++++ AVAILABLE DATA

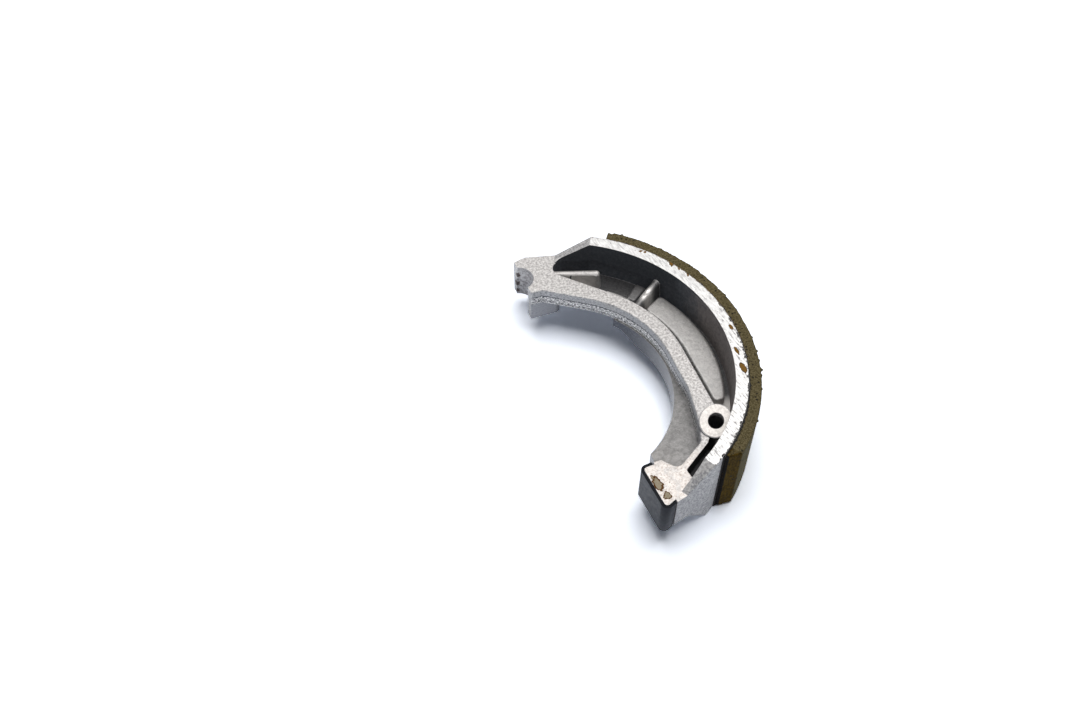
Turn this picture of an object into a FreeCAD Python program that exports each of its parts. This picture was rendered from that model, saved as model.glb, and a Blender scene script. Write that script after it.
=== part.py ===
import FreeCAD, Part
import math
import os

# Brake shoe for a 110 mm drum, lying on its side, in millimetres.
# The drum's axis is Z through the origin, X runs through the middle of the
# lining, and the shoe rests on Z = 0. The anchor end is on the +Y side and
# the cam end on the -Y side. Angles are measured from +X about the drum axis.

V = FreeCAD.Vector

# Friction lining and its bond
drum_r = 55.0
shoe_width = 25.0
lining_t = 3.5
lining_half_angle = 54.95
lining_inset = 0.3
cam_bevel_angle = 3.35
cam_bevel_foot_h = 1.0
anchor_bevel_angle = 1.9
anchor_bevel_foot_h = 3.0
bond_t = 0.2
bond_overrun = 1.0

# Table that carries the lining
table_t = 3.6
table_half_angle = 60.0

# Levels across the width
web_top_z = 12.6
web_t = 3.0
body_top_z = 18.0
body_low_z = 6.0
boss_top_z = 20.0

# Rim of the pocket
pocket_w = 11.0
rim_t = 4.4
rim_turn_angle = 57.0
rim_edge_r = 0.5
rim_straight_len = 14.0
lower_rim_step = 0.5
lower_rim_t = 3.6
lower_rim_start_angle = 41.0
lower_rim_full_angle = 24.0
web_setback = 3.2

# Anchor end, placed from the centre of the anchor pin
anchor_depth = 13.3
anchor_angle = 88.6
anchor_r = 4.65
prong_out_x = 0.9
prong_out_y = 6.8
arm_bend_x = 4.4
arm_bend_y = 7.75
arm_bend_r = 6.0
prong_in_x = 1.65
prong_in_y = -6.95
arm_heel_x = 5.3
arm_heel_y = -7.1
arm_heel_r = 1.5
anchor_block_len = 11.5
anchor_block_r = 1.6
anchor_ramp_len = 10.6

# Round end of the pocket, placed from the anchor pin
pocket_leave_angle = 46.0
pocket_tip_x = 14.2
pocket_tip_y = -0.6
pocket_tip_r = 3.1

# Cam end, placed from the middle of the pushed face
cam_depth = 12.4
cam_angle = 77.4
cam_face_tilt_angle = 4.3
cam_face_len = 15.4
cam_ramp_top_len = 8.3
cam_ramp_low_len = 6.4
cam_wall_angle = 69.6
cam_heel_x = 6.1
cam_heel_y = 8.1
cam_heel_r = 1.2
leaf_end_x = 5.9
leaf_end_angle = 66.0

# Valley between the cam block and the neck, and slot beside the block
valley_x = 9.9
valley_y = 6.6
valley_r = 2.0
slot_w = 3.6
slot_cam_angle = 62.5
slot_end_angle = 63.9
slot_r = 1.0

# Pressed steel cap
cap_t = 0.9
cap_leg_len = 3.9
cap_leg_lean_angle = 19.0
cap_bend_r = 1.8
cap_gap = 0.03
cap_seat_past = 0.4

# Spring boss, and the neck and slot placed from it
boss_depth = 10.8
boss_angle = 39.8
boss_r = 4.55
boss_taper = 0.35
boss_slope_angle = 20.0
spring_hole_r = 2.2
neck_x = -6.0
neck_y = -3.6
neck_bend_x = -4.0
neck_bend_y = 1.9
neck_r = 3.0
slot_boss_end_x = -4.4
slot_boss_end_y = -4.7

# Raised pad in the pocket
pad_h = 3.0
pad_gap = 1.7
pad_out_gap = 1.8
pad_start_angle = 29.6
pad_end_w = 3.2
pad_corner_r = 1.4
pad_edge_r = 0.6

# Rib, stop block, ledge and ridge in the pocket, with heights over the web
rib_angle = 33.0
rib_foot_w = 3.8
rib_crest_w = 2.4
rib_rim_h = 4.6
rib_table_h = 6.4
stop_from_angle = 35.2
stop_to_angle = 40.4
stop_rim_gap = 1.3
stop_table_gap = 1.7
stop_h = 3.6
stop_taper = 0.7
stop_edge_r = 0.75
ledge_from_angle = 38.6
ledge_to_angle = 49.0
ledge_w = 1.7
ledge_h = 3.8
ridge_start_x = -3.4
ridge_start_y = 1.3
ridge_end_x = 8.9
ridge_end_y = -5.5
ridge_foot_w = 3.4
ridge_crest_w = 2.2
ridge_crown_h = 0.8
ridge_start_h = 3.4
ridge_end_h = 6.2

# Depth by which joined bodies run into each other
root = 0.8

table_out_r = drum_r - lining_t - bond_t
table_in_r = table_out_r - table_t
table_mid_r = table_out_r - table_t / 2
rim_out_r = table_in_r - pocket_w
rim_in_r = rim_out_r - rim_t
lower_rim_in_r = rim_in_r - lower_rim_step


def polar(radius, angle):
    a = math.radians(angle)
    return V(radius * math.cos(a), radius * math.sin(a), 0)


def beside(point, x, y):
    return point + V(x, y, 0)


def lift(point, z):
    return V(point.x, point.y, z)


def line(a, b):
    return Part.LineSegment(a, b).toShape()


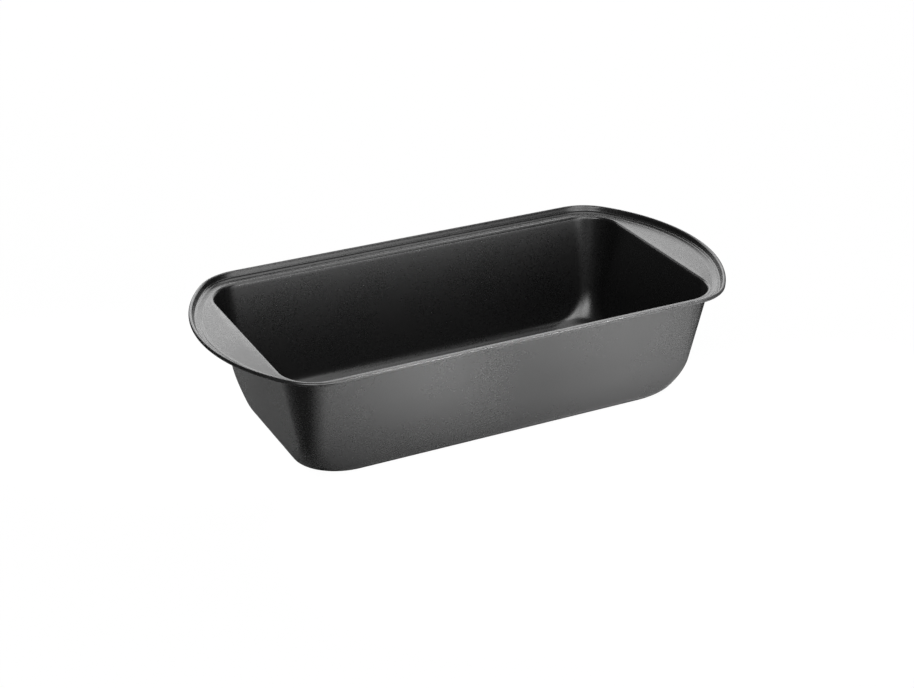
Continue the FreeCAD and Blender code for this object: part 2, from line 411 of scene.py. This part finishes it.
def coat_colour(tree, shader, speckle, cloud, rubbed):
    """The coat's colour: its grain runs from dark to light, and rubbed edges are greyer."""
    grain = combine(tree, "MULTIPLY", between(tree, speckle, 0.0, 1.0), between(tree, cloud, 0.8, 1.0))
    mix = tree.nodes.new("ShaderNodeMix")
    mix.data_type = "RGBA"
    mix.inputs["B"].default_value = (*COAT_WORN, 1)
    tree.links.new(tinted(tree, grain, COAT_DARK, COAT_LIGHT), mix.inputs["A"])
    tree.links.new(rubbed, mix.inputs["Factor"])
    tree.links.new(mix.outputs["Result"], shader.inputs["Base Color"])


def coat_gloss(tree, shader, rough, polish):
    """The coat's roughness, less what rubbing has polished away."""
    tree.links.new(combine(tree, "SUBTRACT", rough, polish), shader.inputs["Roughness"])
    shader.inputs["Specular IOR Level"].default_value = COAT_SPECULAR


def inside_coat():
    """Non-stick coat of the food side: near black, satin, with a fine spray grain and polished edges."""
    material, tree, shader = new_material("inside_nonstick")
    speckle = object_noise(tree, 0.9 * MM, 1)
    cloud = object_noise(tree, 30 * MM, 3)
    rubbed = wear(tree, between(tree, object_noise(tree, 5 * MM, 4), 0.2, 1))
    coat_colour(tree, shader, speckle, cloud, rubbed)
    rough = combine(tree, "ADD", between(tree, cloud, 0.25, 0.28), between(tree, speckle, 0.0, 0.05))
    polish = combine(tree, "MULTIPLY", rubbed, between(tree, cloud, 0.08, 0.12))
    coat_gloss(tree, shader, rough, polish)
    bump(tree, shader, speckle, 0.03 * MM, 0.35)
    return material


def outside_coat():
    """Non-stick coat of the outer side: dark like the inside, with coarser grain and less polished edges."""
    material, tree, shader = new_material("outside_nonstick")
    speckle = object_noise(tree, 1.0 * MM, 1)
    cloud = object_noise(tree, 45 * MM, 3)
    rubbed = wear(tree, between(tree, object_noise(tree, 4 * MM, 4), 0.0, 1))
    coat_colour(tree, shader, speckle, cloud, rubbed)
    rough = combine(tree, "ADD", between(tree, cloud, 0.24, 0.29), between(tree, speckle, 0.0, 0.05))
    polish = combine(tree, "MULTIPLY", rubbed, between(tree, cloud, 0.06, 0.10))
    coat_gloss(tree, shader, rough, polish)
    bump(tree, shader, speckle, 0.04 * MM, 0.45)
    return material


def sheet_steel():
    """Bare rolled steel: grey, with fine lines along the sheet and a faint cloudiness."""
    material, tree, shader = new_material("rolled_steel")
    lines = object_noise(tree, 0.5 * MM, 3, (0.03, 1, 1))
    cloud = object_noise(tree, 20 * MM, 3)
    tone = combine(tree, "MULTIPLY", between(tree, lines, 0.4, 1.0), between(tree, cloud, 0.8, 1.0))
    tree.links.new(tinted(tree, tone, STEEL_DARK, STEEL_LIGHT), shader.inputs["Base Color"])
    tree.links.new(between(tree, lines, 0.28, 0.42), shader.inputs["Roughness"])
    shader.inputs["Metallic"].default_value = 1
    bump(tree, shader, lines, 0.005 * MM, 0.5)
    return material


# ---------------------------------------------------------------- stage

CAMERA_AZIMUTH = math.radians(-26.91)
CAMERA_ELEVATION = math.radians(26.19)
CAMERA_ROLL = math.radians(0.15)
CAMERA_DISTANCE = 1.0554
CAMERA_TARGET = Vector((0.02642, 0.05836, 0))
CAMERA_LENS = 73.01
SENSOR_WIDTH = 36

# Softboxes, as (name, azimuth, elevation, brightness). A light's angles are in degrees, and its azimuth
# turns from +X towards +Y.
SOFTBOX_DISTANCE = 1.1
SOFTBOX_ACROSS = 0.6
SOFTBOXES = (
    ("backdrop_right", 63, 25, 2.6),
    ("backdrop_left", 93, 25, 2.6),
    ("side", 33, 25, 1.3),
    ("overhead", 45, 68, 1.8),
    ("high_front", 270, 45, 4.0),
    ("high_left", 225, 45, 4.6),
    ("front", 273, 25, 1.4),
    ("front_left", 243, 25, 1.5),
    ("low_front", 290, 8, 3.8),
    ("high_right", 315, 68, 1.6),
)

# Spots that wash the table, as (name, azimuth, elevation, (x, y) aimed at, cone in degrees, watts).
SPOT_DISTANCE = 0.85
SPOT_ACROSS = 0.06
SPOT_SOFTNESS = 0.25
SPOTS = (
    ("wash_left_end", 140, 40, (-0.16, 0.08), 12, 100),
    ("wash_near_left", 301, 70, (-0.05, -0.13), 10, 400),
    ("wash_near", 301, 70, (0.06, -0.163), 16, 410),
    ("wash_near_right", 301, 70, (0.16, -0.195), 19, 305),
)

# The dim even light from all around.
ROOM_LIGHT = 0.02

# The table top: how far it spreads each way, how evenly lit and how bright it looks to the camera, and the
# colour it shows to everything else.
TABLE_REACH = 4.0
TABLE_EVENNESS = 0.85
TABLE_GLOW = 1.16
TABLE_BOUNCE = (0.1, 0.1, 0.1)
WHITE = (1, 1, 1, 1)


def make_camera():
    """The camera. Its azimuth starts straight in front of the long side, and its roll is about its axis."""
    camera = bpy.data.objects.new("camera", bpy.data.cameras.new("camera"))
    back = Vector((
        math.sin(CAMERA_AZIMUTH) * math.cos(CAMERA_ELEVATION),
        -math.cos(CAMERA_AZIMUTH) * math.cos(CAMERA_ELEVATION),
        math.sin(CAMERA_ELEVATION),
    ))
    right = Vector((math.cos(CAMERA_AZIMUTH), math.sin(CAMERA_AZIMUTH), 0))
    up = back.cross(right)
    turned_right = right * math.cos(CAMERA_ROLL) + up * math.sin(CAMERA_ROLL)
    turned_up = up * math.cos(CAMERA_ROLL) - right * math.sin(CAMERA_ROLL)
    axes = Matrix((turned_right, turned_up, back)).transposed()
    camera.matrix_world = Matrix.Translation(CAMERA_TARGET + back * CAMERA_DISTANCE) @ axes.to_4x4()
    camera.data.lens = CAMERA_LENS
    camera.data.sensor_width = SENSOR_WIDTH
    bpy.context.scene.collection.objects.link(camera)
    bpy.context.scene.camera = camera


def make_floor():
    """The pale table top, broad enough to run out of every view."""
    mesh = bpy.data.meshes.new("floor")
    corners = [(x * TABLE_REACH, y * TABLE_REACH, 0) for x, y in ((-1, -1), (1, -1), (1, 1), (-1, 1))]
    mesh.from_pydata(corners, [], [(0, 1, 2, 3)])
    mesh.materials.append(table_top())
    floor = bpy.data.objects.new("floor", mesh)
    bpy.context.scene.collection.objects.link(floor)


def table_top():
    """A table that looks near white and even to the camera, but dark in the coat except where washed."""
    material = bpy.data.materials.new("table_top")
    material.use_nodes = True
    tree = material.node_tree
    tree.nodes.clear()
    matt = tree.nodes.new("ShaderNodeBsdfDiffuse")
    matt.inputs["Color"].default_value = (*TABLE_BOUNCE, 1)
    glow = tree.nodes.new("ShaderNodeEmission")
    glow.inputs["Color"].default_value = WHITE
    glow.inputs["Strength"].default_value = TABLE_GLOW
    path = tree.nodes.new("ShaderNodeLightPath")
    share = tree.nodes.new("ShaderNodeMath")
    share.operation = "MULTIPLY"
    share.inputs[1].default_value = TABLE_EVENNESS
    tree.links.new(path.outputs["Is Camera Ray"], share.inputs[0])
    mix = tree.nodes.new("ShaderNodeMixShader")
    tree.links.new(share.outputs["Value"], mix.inputs["Fac"])
    tree.links.new(matt.outputs["BSDF"], mix.inputs[1])
    tree.links.new(glow.outputs["Emission"], mix.inputs[2])
    output = tree.nodes.new("ShaderNodeOutputMaterial")
    tree.links.new(mix.outputs["Shader"], output.inputs["Surface"])
    return material


def hang(light, azimuth, elevation, distance, aim):
    """Puts a light that far from the point it faces, in that direction."""
    turn = math.radians(azimuth)
    climb = math.radians(elevation)
    toward = Vector((math.cos(turn) * math.cos(climb), math.sin(turn) * math.cos(climb), math.sin(climb)))
    lamp = bpy.data.objects.new(light.name, light)
    lamp.location = aim + toward * distance
    lamp.rotation_euler = toward.to_track_quat("Z", "Y").to_euler()
    bpy.context.scene.collection.objects.link(lamp)


def softbox(name, azimuth, elevation, brightness):
    """A round soft light facing the pan."""
    light = bpy.data.lights.new(name, "AREA")
    light.shape = "DISK"
    light.size = SOFTBOX_ACROSS
    light.energy = brightness * math.pi**2 * (SOFTBOX_ACROSS / 2) ** 2
    hang(light, azimuth, elevation, SOFTBOX_DISTANCE, Vector((0, 0, 0)))


def spot(name, azimuth, elevation, aim, cone, watts):
    """A soft-edged spot on part of the table."""
    light = bpy.data.lights.new(name, "SPOT")
    light.energy = watts
    light.spot_size = math.radians(cone)
    light.spot_blend = SPOT_SOFTNESS
    light.shadow_soft_size = SPOT_ACROSS / 2
    hang(light, azimuth, elevation, SPOT_DISTANCE, Vector((*aim, 0)))


def make_room():
    """Even dim light from all around, which the camera sees as white."""
    world = bpy.data.worlds.new("studio")
    world.use_nodes = True
    tree = world.node_tree
    dim = tree.nodes["Background"]
    dim.inputs["Color"].default_value = WHITE
    dim.inputs["Strength"].default_value = ROOM_LIGHT
    white = tree.nodes.new("ShaderNodeBackground")
    white.inputs["Color"].default_value = WHITE
    path = tree.nodes.new("ShaderNodeLightPath")
    mix = tree.nodes.new("ShaderNodeMixShader")
    tree.links.new(path.outputs["Is Camera Ray"], mix.inputs["Fac"])
    tree.links.new(dim.outputs["Background"], mix.inputs[1])
    tree.links.new(white.outputs["Background"], mix.inputs[2])
    tree.links.new(mix.outputs["Shader"], tree.nodes["World Output"].inputs["Surface"])
    bpy.context.scene.world = world


make_camera()
make_floor()
make_room()
for box in SOFTBOXES:
    softbox(*box)
for beam in SPOTS:
    spot(*beam)
rows = all_rows()
inside = layer("inside_coating", rows, -COAT, 0, inside_coat())
shell = layer("pan_shell", rows, 0, SHEET, sheet_steel())
outside = layer("outside_coating", rows, SHEET, SHEET + COAT, outside_coat())
for piece, node, slot in (
    (inside, "inside_coating", "inside_coat"),
    (shell, "pan_shell", "sheet_steel"),
    (outside, "outside_coating", "outside_coat"),
):
    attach(piece, "root")
    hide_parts(node)

bpy.context.scene.view_settings.view_transform = "Standard"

++++++++

TASK DETAILS
Repeat only what runs from the line holding "hide_parts(node)" to the end of the data, keeping every line exactly as written, first and last included.

FULL SOLUTION
    hide_parts(node)

bpy.context.scene.view_settings.view_transform = "Standard"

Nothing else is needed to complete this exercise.